Step 1: Note the helpful rule.
Two angles that add up to $90^\circ$ are called complementary. For them, \[ \tan\theta = \cot(90^\circ - \theta) \]
Step 2: Turn this into a product.
Since $\cot\alpha = \dfrac{1}{\tan\alpha}$, multiplying a tangent by the tangent of its complement gives \[ \tan\theta \cdot \tan(90^\circ - \theta) = 1 \]

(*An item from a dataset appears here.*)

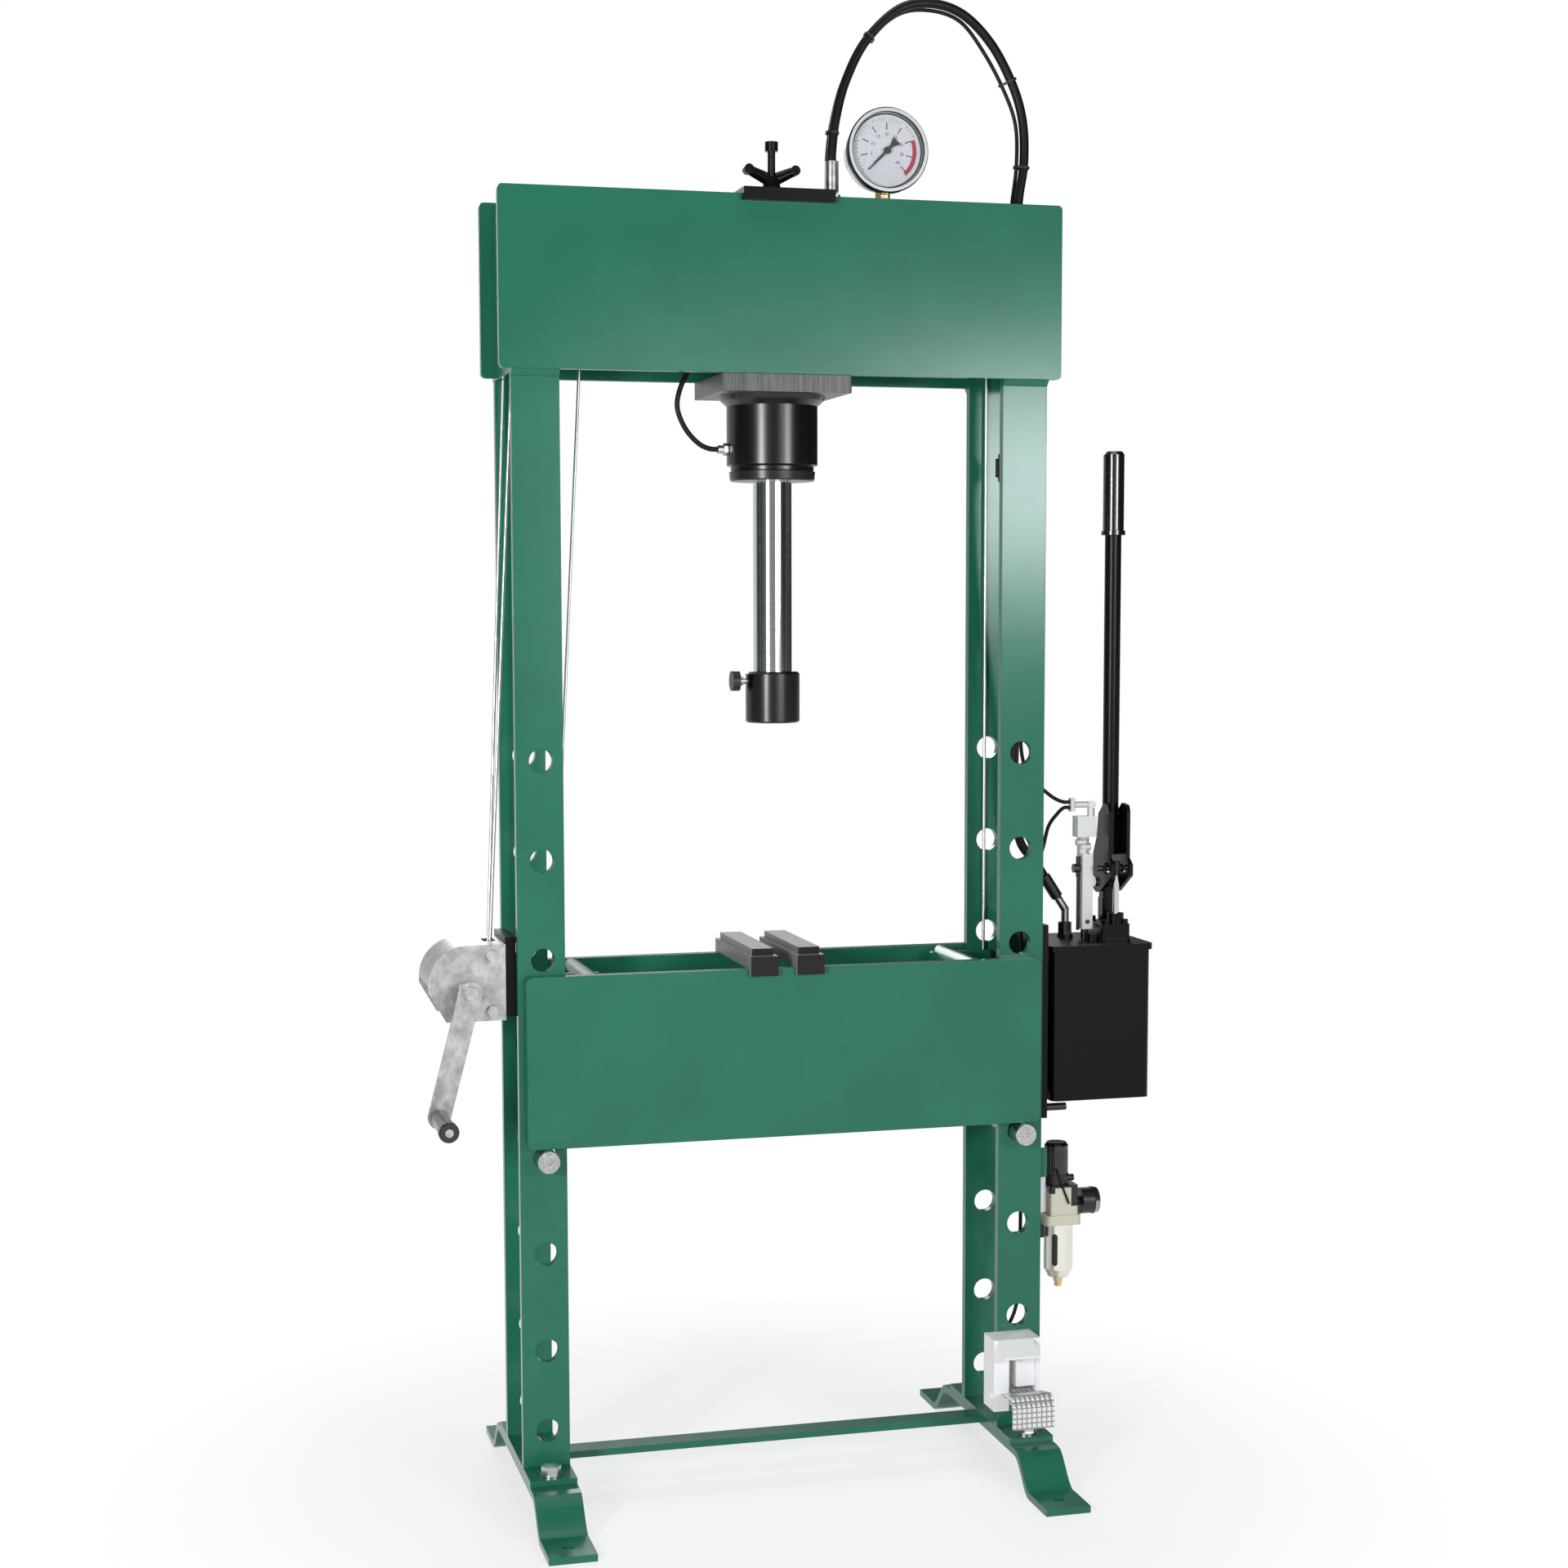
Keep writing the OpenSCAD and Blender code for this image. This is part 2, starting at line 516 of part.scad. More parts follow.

Step 3: Pair the terms from the ends.
In $\tan 1^\circ \cdot \tan 2^\circ \cdots \tan 89^\circ$, pair the first with the last, the second with the second-last, and so on. For example $\tan 1^\circ \cdot \tan 89^\circ$.
Step 4: Evaluate each pair.
Each pair adds to $90^\circ$, so each pair equals $1$. \[ \tan 1^\circ \cdot \tan 89^\circ = 1, \quad \tan 2^\circ \cdot \tan 88^\circ = 1, \ \ldots \]
Step 5: Handle the middle term.
The only term left alone is the middle one, $\tan 45^\circ = 1$.
Step 6: Multiply everything.
All pairs give $1$ and the middle term is $1$, so the whole product is $1$. \[ \boxed{1} \]